Yeah, I think “Top Gear” has a strange spirit, as we are going to go off and do something you probably wouldn’t, but you can come along for the ride and see what happens and something will probably go wrong!
Can you talk a bit about the appeal of the show, as it has gone on now for so many seasons? What do you feel attracts viewers the most? “Top Gear” truly has it all with the speed and thrills but is also a learning experience as well.
It’s destination television in the UK and that shouldn’t be forgotten and I know that is something that is increasingly popular with the emergence of Netflix and all the streaming services and YouTube and the world is changing, but there’s an old-fashioned demographic in the UK that at 8 o’clock in the evening on a Sunday you sit down with the kids or whoever you’re with and you watch three people go and do stuff that will probably make you laugh out loud or make you think ‘Good, God! That was special’ or make you think that motorcars are a great thing to watch but the raw material of “Top Gear” is incredibly helpful, as the motorcar is the best thing you can film. It’s visceral! It can be peaceful, it can be ugly, it can make you cry, it can make you laugh out loud, but whatever it does it’s going to generate an emotional response in you and the motorcar is very filmic. Our raw material we are very lucky with and then there is the travel element which has been hugely important for “Top Gear”. It is more difficult now because we are in lockdown but we are finding ways to solve it and I think the great thing about “Top Gear” and it’s biggest single strength is that it is a car show that is loved by people who don’t like cars.
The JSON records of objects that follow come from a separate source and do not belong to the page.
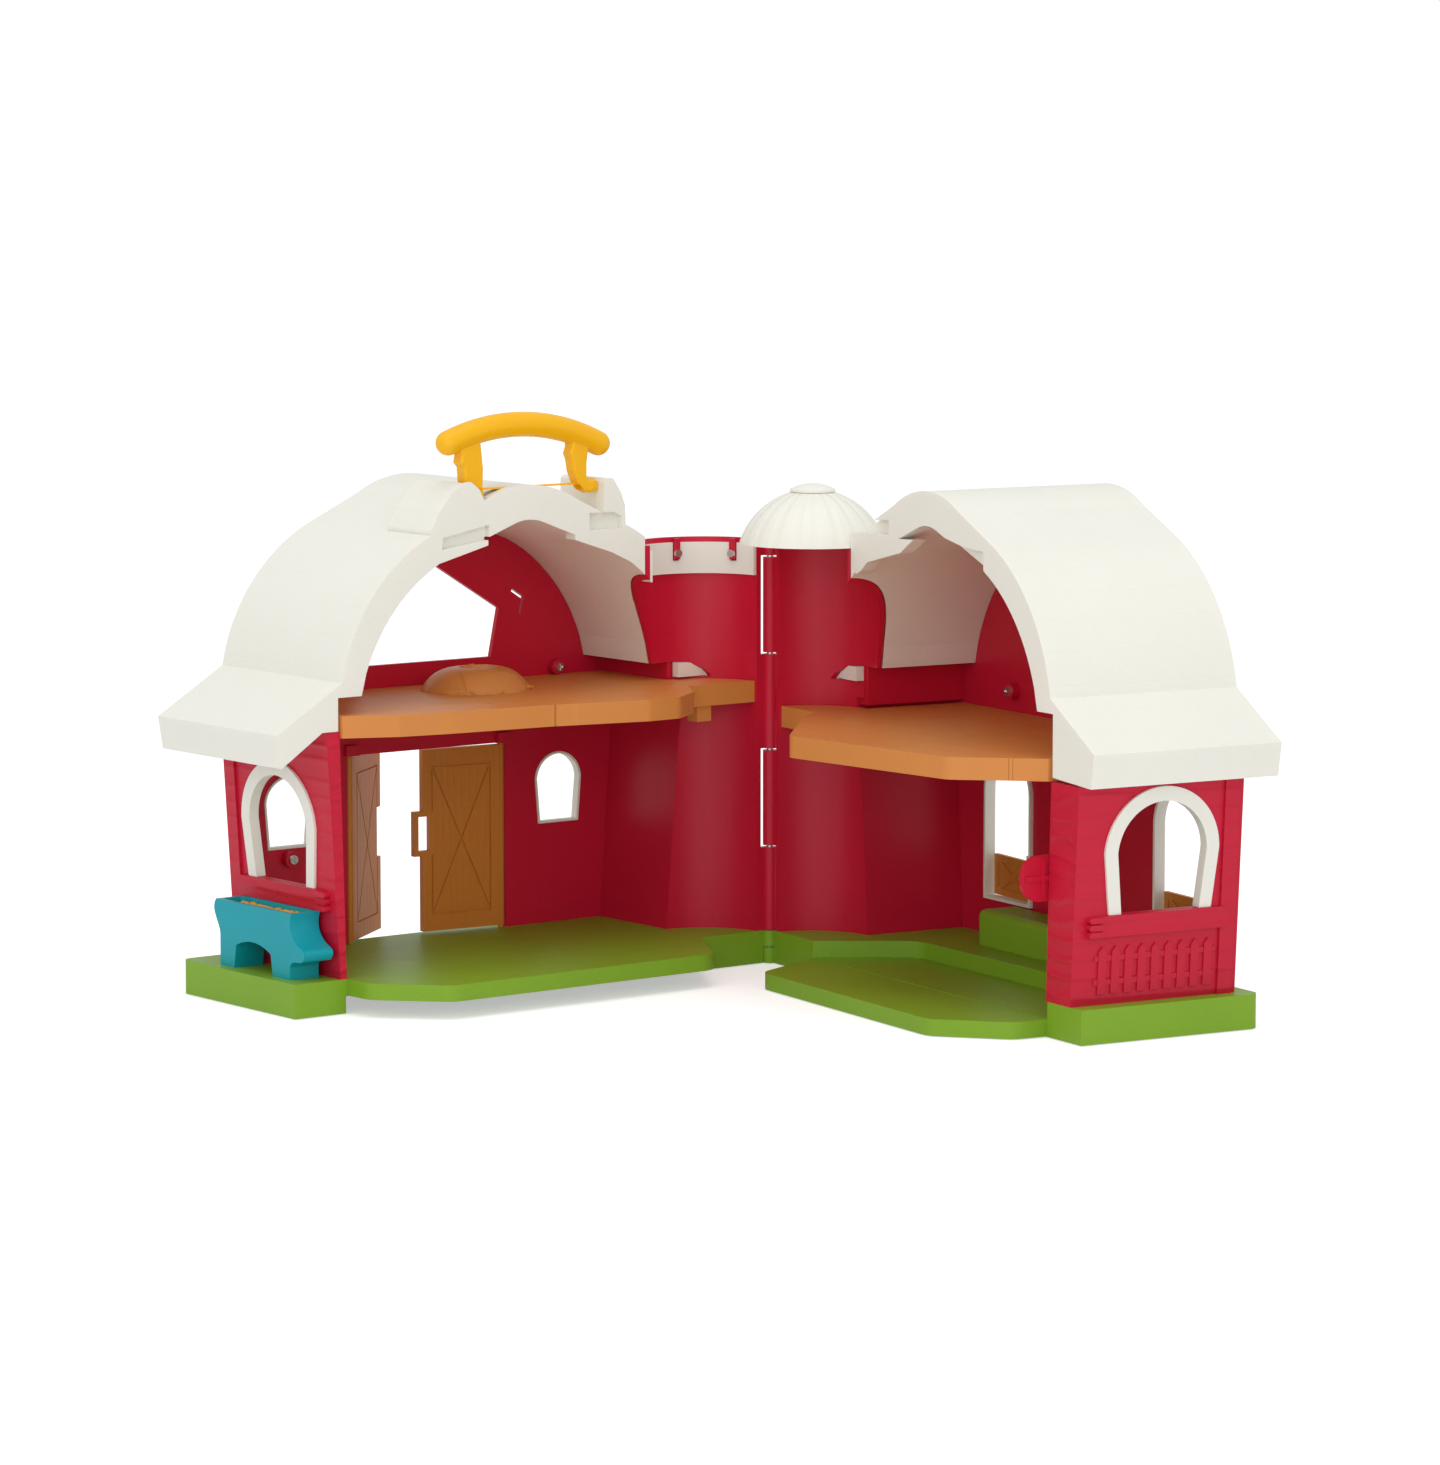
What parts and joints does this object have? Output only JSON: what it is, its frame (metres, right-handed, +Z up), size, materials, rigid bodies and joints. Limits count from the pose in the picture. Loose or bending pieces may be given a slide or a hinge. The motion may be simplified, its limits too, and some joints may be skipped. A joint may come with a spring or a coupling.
{
  "type": "toy barn",
  "caption": "Toy barn split into two hinged halves, with silo, upper floors, doors, half gates, arched windows, feed trough and a folding carry handle.",
  "frame": {"origin": "underside of the foot post near the middle of the front half's base, on the table", "axes": "+Z up; -Y out of the front doors; +X along the front half, from the hinge pin to the trough"},
  "size_m": [0.4601, 0.4923, 0.3264],
  "materials": {
    "green_plastic": "semi-gloss moulded grass green",
    "red_plastic": "semi-gloss moulded crimson",
    "ivory_plastic": "semi-gloss moulded ivory",
    "caramel_plastic": "semi-gloss moulded caramel",
    "brown_plastic": "semi-gloss moulded wood brown",
    "yellow_plastic": "glossy moulded golden yellow",
    "teal_plastic": "semi-gloss moulded turquoise",
    "feed_plastic": "matte moulded straw yellow",
    "steel": "bright zinc-plated steel"
  },
  "bodies": {
    "front_half": {"front_base": "green_plastic", "front_facade": "red_plastic", "front_side_wall": "red_plastic", "front_silo_wall": "red_plastic", "front_roof": "ivory_plastic", "silo_liner": "ivory_plastic", "front_side_window_trim": "ivory_plastic", "front_window_trims": "ivory_plastic", "front_upper_floor": "caramel_plastic", "feed_trough": "teal_plastic", "trough_feed": "feed_plastic", "hinge_pin": "steel", "front_screws": "steel"},
    "back_half": {"back_base": "green_plastic", "back_facade": "red_plastic", "back_side_wall": "red_plastic", "back_silo_wall": "red_plastic", "latch_tab": "red_plastic", "back_roof": "ivory_plastic", "silo_dome": "ivory_plastic", "dome_cap": "ivory_plastic", "back_side_window_trim": "ivory_plastic", "back_opening_trims": "ivory_plastic", "back_upper_floor": "caramel_plastic", "back_screws": "steel"},
    "silo_side_door": {"silo_side_door": "brown_plastic"},
    "trough_side_door": {"trough_side_door": "brown_plastic"},
    "carry_handle": {"carry_handle": "yellow_plastic"},
    "silo_side_gate": {"silo_side_gate": "brown_plastic"},
    "latch_side_gate": {"latch_side_gate": "brown_plastic"}
  },
  "joints": [
    {"name": "barn_hinge", "type": "hinge", "parent": "front_half", "child": "back_half", "pos_m": [-0.165, 0.086, 0], "axis": [0, 0, 1], "range_deg": [-82, 90]},
    {"name": "silo_side_door_hinge", "type": "hinge", "parent": "front_half", "child": "silo_side_door", "pos_m": [-0.0478, -0.019, 0], "axis": [0, 0, -1], "range_deg": [-6, 94]},
    {"name": "trough_side_door_hinge", "type": "hinge", "parent": "front_half", "child": "trough_side_door", "pos_m": [0.0578, -0.019, 0], "axis": [0, 0, 1], "range_deg": [-38, 62]},
    {"name": "silo_side_gate_hinge", "type": "hinge", "parent": "back_half", "child": "silo_side_gate", "pos_m": [-0.25309, 0.21653, 0], "axis": [0, 0, -1], "range_deg": [-4, 96]},
    {"name": "latch_side_gate_hinge", "type": "hinge", "parent": "back_half", "child": "latch_side_gate", "pos_m": [-0.22874, 0.38983, 0], "axis": [0, 0, -1], "range_deg": [-4, 96]},
    {"name": "handle_pivot", "type": "hinge", "parent": "front_half", "child": "carry_handle", "pos_m": [0.0035, 0.0765, 0.282], "axis": [1, 0, 0], "range_deg": [-5, 60]}
  ]
}
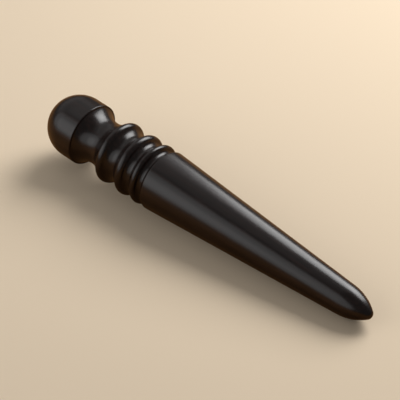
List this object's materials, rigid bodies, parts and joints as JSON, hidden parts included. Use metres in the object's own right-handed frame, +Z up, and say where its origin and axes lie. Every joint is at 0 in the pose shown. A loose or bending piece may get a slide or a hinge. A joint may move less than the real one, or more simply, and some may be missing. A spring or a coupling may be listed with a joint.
{
  "type": "leather edge burnisher",
  "caption": "Turned hardwood edge burnisher with a domed head, a wide neck groove, narrower coves between beads, and a long cone with a rounded point.",
  "frame": {"origin": "on the table, under the middle of the tool's length and width, with the tool lying on the lowest line of its cone", "axes": "+X along the tool from the domed head towards the point, +Z up, +Y across"},
  "size_m": [0.1496, 0.024, 0.0264],
  "materials": {
    "ebony": "polished satin, very dark, fine closed grain"
  },
  "bodies": {
    "root": {"turned_body": "ebony"}
  },
  "joints": []
}
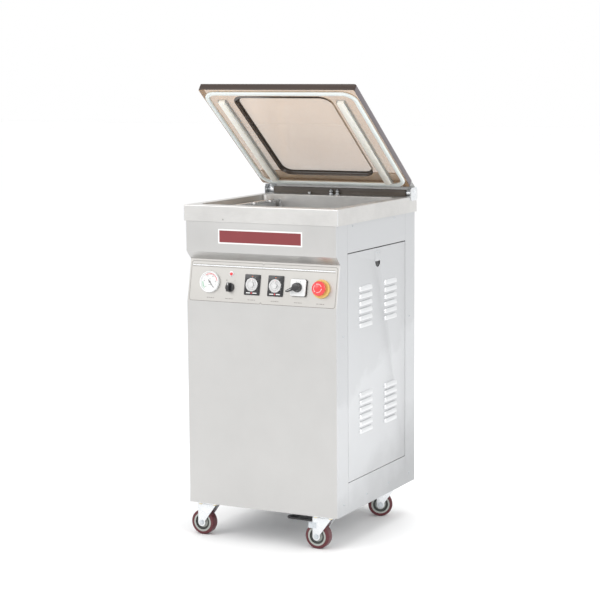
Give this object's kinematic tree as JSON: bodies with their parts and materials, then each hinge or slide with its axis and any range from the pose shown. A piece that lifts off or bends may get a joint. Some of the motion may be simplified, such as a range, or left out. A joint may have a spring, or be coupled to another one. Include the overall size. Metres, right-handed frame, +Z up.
{
  "type": "vacuum chamber sealer",
  "caption": "Floor-standing vacuum chamber sealer with a steel cabinet on casters, a hinged tinted lid, seal bars in the chamber and a sloped control panel.",
  "frame": {"origin": "on the floor at the centre of the machine's footprint, with the lid open", "axes": "+Z up, +Y towards the hinge at the back, +X to the operator's right when facing the control panel"},
  "size_m": [0.5085, 0.5885, 1.3362],
  "materials": {
    "panel_steel": "brushed stainless",
    "rim_steel": "brushed stainless",
    "plated_steel": "zinc plated",
    "dark_steel": "dark bronze",
    "lid_acrylic": "tinted, clear",
    "silicone": "matt",
    "white_plastic": "satin",
    "black_plastic": "matt",
    "dial_silver": "satin",
    "red_plastic": "glossy",
    "yellow_plastic": "glossy",
    "burgundy": "printed",
    "aluminium": "anodised",
    "ptfe_tape": "woven",
    "cast_iron": "painted",
    "hose_rubber": "matt",
    "brass": "turned",
    "wheel_maroon": "satin"
  },
  "bodies": {
    "cabinet": {"base_frame": "panel_steel", "front_panel": "panel_steel", "control_panel": "panel_steel", "head_panel": "panel_steel", "side_panel_left": "panel_steel", "side_panel_right": "panel_steel", "rear_cover": "panel_steel", "nameplate": "burgundy", "panel_screws": "plated_steel", "rear_fittings": "black_plastic", "chamber": "rim_steel", "lift_cylinders": "aluminium", "gas_nozzle_pipe": "plated_steel", "chamber_posts": "white_plastic", "hinge_beam": "dark_steel", "hinge_shaft": "plated_steel", "hinge_end_plates": "plated_steel", "torsion_springs": "plated_steel", "hinge_adjusters": "plated_steel", "gauge_case": "plated_steel", "power_lamp": "red_plastic", "timer_bodies": "black_plastic", "cam_switch_body": "white_plastic", "stop_collar": "yellow_plastic", "vacuum_pump": "cast_iron", "pump_motor": "cast_iron", "vacuum_hose": "hose_rubber", "valve_block": "brass", "transformer": "dark_steel", "electrical_panel": "plated_steel", "caster_plates": "plated_steel"},
    "lid": {"lid_plate": "lid_acrylic", "lid_gasket": "silicone", "strip_channels": "aluminium", "pressure_strips": "silicone", "lid_rail": "dark_steel", "lid_bushes": "plated_steel"},
    "door": {"service_door": "panel_steel", "latch_plate": "panel_steel"},
    "latch": {"latch_tongue": "plated_steel"},
    "lid_switch": {"lid_switch_plunger": "white_plastic"},
    "left_bar": {"seal_bar_left": "aluminium", "heating_strip_left": "ptfe_tape"},
    "right_bar": {"seal_bar_right": "aluminium", "heating_strip_right": "ptfe_tape"},
    "needle": {"gauge_needle": "black_plastic"},
    "power_switch": {"power_knob": "black_plastic"},
    "vacuum_timer": {"vacuum_timer_dial": "dial_silver"},
    "sealing_timer": {"sealing_timer_dial": "dial_silver"},
    "cam_switch": {"cam_switch_knob": "black_plastic"},
    "stop": {"stop_button": "red_plastic"},
    "pedal": {"brake_pedal": "black_plastic"},
    "fork_front_left": {"caster_fork_front_left": "plated_steel"},
    "wheel_front_left": {"caster_wheel_front_left": "wheel_maroon"},
    "fork_front_right": {"caster_fork_front_right": "plated_steel"},
    "wheel_front_right": {"caster_wheel_front_right": "wheel_maroon"},
    "fork_rear_left": {"caster_fork_rear_left": "plated_steel"},
    "wheel_rear_left": {"caster_wheel_rear_left": "wheel_maroon"},
    "fork_rear_right": {"caster_fork_rear_right": "plated_steel"},
    "wheel_rear_right": {"caster_wheel_rear_right": "wheel_maroon"}
  },
  "joints": [
    {"name": "lid_hinge", "type": "hinge", "parent": "cabinet", "child": "lid", "pos_m": [0, 0.255, 1], "axis": [1, 0, 0], "range_deg": [0, 37], "stiffness_Nm_per_rad": 10, "springref_deg": -108.86},
    {"name": "door_tilt", "type": "hinge", "parent": "cabinet", "child": "door", "pos_m": [0.2375, 0, 0.2015], "axis": [0, 1, 0], "range_deg": [0, 60]},
    {"name": "door_latch", "type": "slide", "parent": "door", "child": "latch", "axis": [0, 0, 1], "range_m": [0, 0.01]},
    {"name": "lid_switch_press", "type": "slide", "parent": "cabinet", "child": "lid_switch", "axis": [0, 0, -1], "range_m": [0, 0.003], "stiffness_N_per_m": 300, "springref_m": -0.001},
    {"name": "left_bar_lift", "type": "slide", "parent": "cabinet", "child": "left_bar", "axis": [0, 0, 1], "range_m": [0, 0.0065]},
    {"name": "right_bar_lift", "type": "slide", "parent": "cabinet", "child": "right_bar", "axis": [0, 0, 1], "range_m": [0, 0.0065]},
    {"name": "gauge_needle_turn", "type": "hinge", "parent": "cabinet", "child": "needle", "pos_m": [-0.1714, -0.26316, 0.76436], "axis": [0, -0.98, 0.1989], "range_deg": [0, 260]},
    {"name": "power_knob_turn", "type": "hinge", "parent": "cabinet", "child": "power_switch", "pos_m": [-0.10471, -0.26575, 0.75162], "axis": [0, -0.98, 0.1989], "range_deg": [0, 60]},
    {"name": "vacuum_timer_turn", "type": "hinge", "parent": "cabinet", "child": "vacuum_timer", "pos_m": [-0.03099, -0.26356, 0.7624], "axis": [0, -0.98, 0.1989], "range_deg": [-300, 0]},
    {"name": "sealing_timer_turn", "type": "hinge", "parent": "cabinet", "child": "sealing_timer", "pos_m": [0.04501, -0.26356, 0.7624], "axis": [0, -0.98, 0.1989], "range_deg": [-300, 0]},
    {"name": "cam_switch_turn", "type": "hinge", "parent": "cabinet", "child": "cam_switch", "pos_m": [0.11999, -0.26376, 0.76142], "axis": [0, -0.98, 0.1989], "range_deg": [-90, 0]},
    {"name": "stop_press", "type": "slide", "parent": "cabinet", "child": "stop", "axis": [0, 0.98, -0.1989], "range_m": [0, 0.005], "stiffness_N_per_m": 800, "springref_m": -0.002},
    {"name": "swivel_front_left", "type": "hinge", "parent": "cabinet", "child": "fork_front_left", "pos_m": [-0.191, -0.237, 0.096], "axis": [0, 0, 1], "continuous": true},
    {"name": "roll_front_left", "type": "hinge", "parent": "fork_front_left", "child": "wheel_front_left", "pos_m": [-0.217, -0.237, 0.0375], "axis": [0, -1, 0], "continuous": true},
    {"name": "swivel_front_right", "type": "hinge", "parent": "cabinet", "child": "fork_front_right", "pos_m": [0.191, -0.237, 0.096], "axis": [0, 0, 1], "continuous": true},
    {"name": "roll_front_right", "type": "hinge", "parent": "fork_front_right", "child": "wheel_front_right", "pos_m": [0.165, -0.237, 0.0375], "axis": [0, -1, 0], "continuous": true},
    {"name": "swivel_rear_left", "type": "hinge", "parent": "cabinet", "child": "fork_rear_left", "pos_m": [-0.191, 0.196, 0.096], "axis": [0, 0, 1], "continuous": true},
    {"name": "roll_rear_left", "type": "hinge", "parent": "fork_rear_left", "child": "wheel_rear_left", "pos_m": [-0.21543, 0.20489, 0.0375], "axis": [-0.342, -0.9397, 0], "continuous": true},
    {"name": "swivel_rear_right", "type": "hinge", "parent": "cabinet", "child": "fork_rear_right", "pos_m": [0.191, 0.196, 0.096], "axis": [0, 0, 1], "continuous": true},
    {"name": "roll_rear_right", "type": "hinge", "parent": "fork_rear_right", "child": "wheel_rear_right", "pos_m": [0.16783, 0.1842, 0.0375], "axis": [0.454, -0.891, 0], "continuous": true},
    {"name": "brake_press", "type": "hinge", "parent": "fork_front_right", "child": "pedal", "pos_m": [0.175, -0.237, 0.0835], "axis": [0, -1, 0], "range_deg": [0, 9]}
  ],
  "couplings": [
    {"joint": "right_bar_lift", "follows": "left_bar_lift", "ratio": 1}
  ]
}
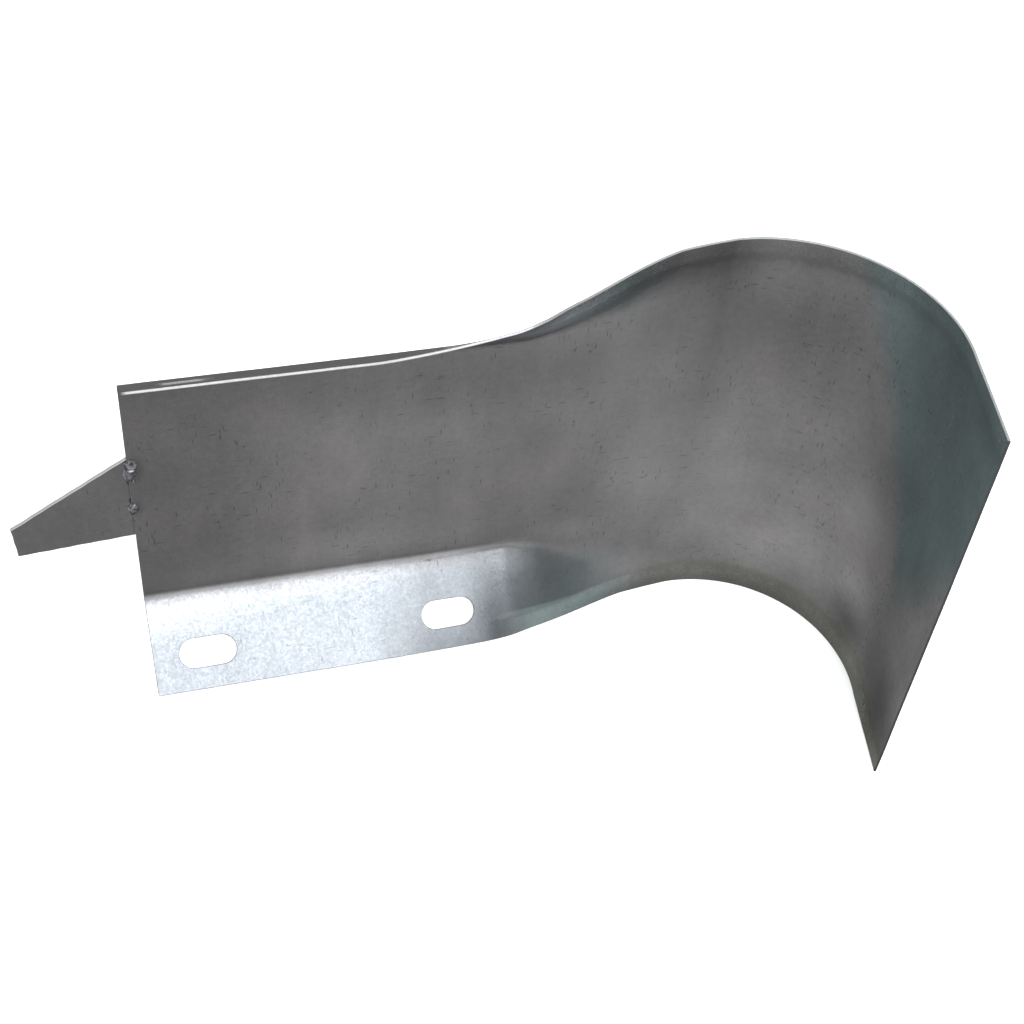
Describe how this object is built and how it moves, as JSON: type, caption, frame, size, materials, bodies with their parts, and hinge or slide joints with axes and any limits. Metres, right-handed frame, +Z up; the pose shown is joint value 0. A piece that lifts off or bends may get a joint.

You know you are making good television when you can draw people in, as there aren’t many areas in the media, especially in television where a show can draw in an audience almost deliberately doesn’t like its raw material, I would say something similar would be like, Bourdain, as even if you didn’t like food you watched Bourdain because you wanted to hear what he said, and we are similar to that, but we don’t aim to be, but I think so many people watch “Top Gear” even if they don’t like cars because they want to see what are they up to now or we are going somewhere interesting or there is a technology they are quite interest in or all of the above.
Absolutely! With myself not being a huge car enthusiast, but seeing the adventure aspect and seeing the thrills has always drawn me into “Top Gear”.
That is the difference between us and the internet, and you the internet you can read a review of a car such as the McLaren Speedtail with a ton of technical wording and you would fall asleep, but on television, you can actually see a McLaren Speedtail racing, especially up against a fighter jet and you want to watch it.
Obviously skill in driving plays great importance on “Top Gear” especially with the camera crew involved as well. How does everything come together, as it appears very seamless?
When we are out and about on adventures that doesn’t involve a huge amount of driving skill, you just have to use common sense and just be respectful of your surroundings. One thing we won’t do on “Top Gear” is just arrive in someone’s country and be disrespectful or drive in a manner that’s not following their rules or laws. The BBC wouldn’t allow it and I personally wouldn’t want to be involved in something like that. The faster track test that I do require a bit more accuracy and skill but that’s my role on the show. Paddy is a fantastic entertainer and a very funny guy and his timing is superb and Fred is fearless, utterly fearless, and brave and equally very funny as he has dropped some lines that I can’t believe. Their driving is really solid, they’re both good drivers and have driven fast cars. I’ve spent twenty years driving supercars around so I drive in a different way than them, but I’m not nearly as funny as they are so you can’t all do the same things.
I spend a lot of time doing it and I know my crew well so if I say I’m going to slide a car at 80mph around the corner the cameraman will say, Chris, can I stand there and I’ll say no, Greg, you shouldn’t stand there because you’ll never see your children again and I make very simple calls and I don’t take massive risks anymore, as I used to take them a lot when I was younger, but I’m very proud of the fact that I, or we, can drive to a high standard and I think you need that point of trust. All of us don’t need to be Louis Hamilton or that, but I’m a good test driver of cars and I think I’m at the top of my trade when it comes to driving cars and making them look exciting on camera. I think that is important for the viewer because would you trust Bourdain if he couldn’t cook? I think with “Top Gear” people can say why should we care what “Top Gear” says about the new Ferrari SF91 but Harris is kind of the one for driving supercars so that’s fine and I have to allow myself that one compliment because before “Top Gear” I was too modest and I would go ‘oh, I’m alright’ but you know what? I’m really good at that! I’m not very funny and I can be bloody irritating but I can drive a car!
Absolutely! You can break it down for people in such a way that they can understand and people do appreciate raw honesty and someone that is not just going to fluff up reviews.
You always know in my trade when you are not doing your job and that is when all the car makers love you! If all the car makers love you then you are not doing your job! You have to be falling out with at least half of them … at the moment I am!
Is there anything on “Top Gear” that you would like to try that you have not yet had the opportunity?
I have never done the Le Mans 24-hours! This is obviously me pitching for a free drive (laughs)! I’ve also never driven a Ferrari 250 GTO which is supposed to be the most expensive car on the planet and I would love to do a piece on one of those. Also, one of the things we have been looking at doing for the last couple of years is going to Alaska. I want to go and do a big film in Alaska. I think it is going to be a while before we can do it but that’s an ambition of mine.
“Top Gear” premieres Sunday, August 30 at 8:00 p.m. ET/PT on BBC America.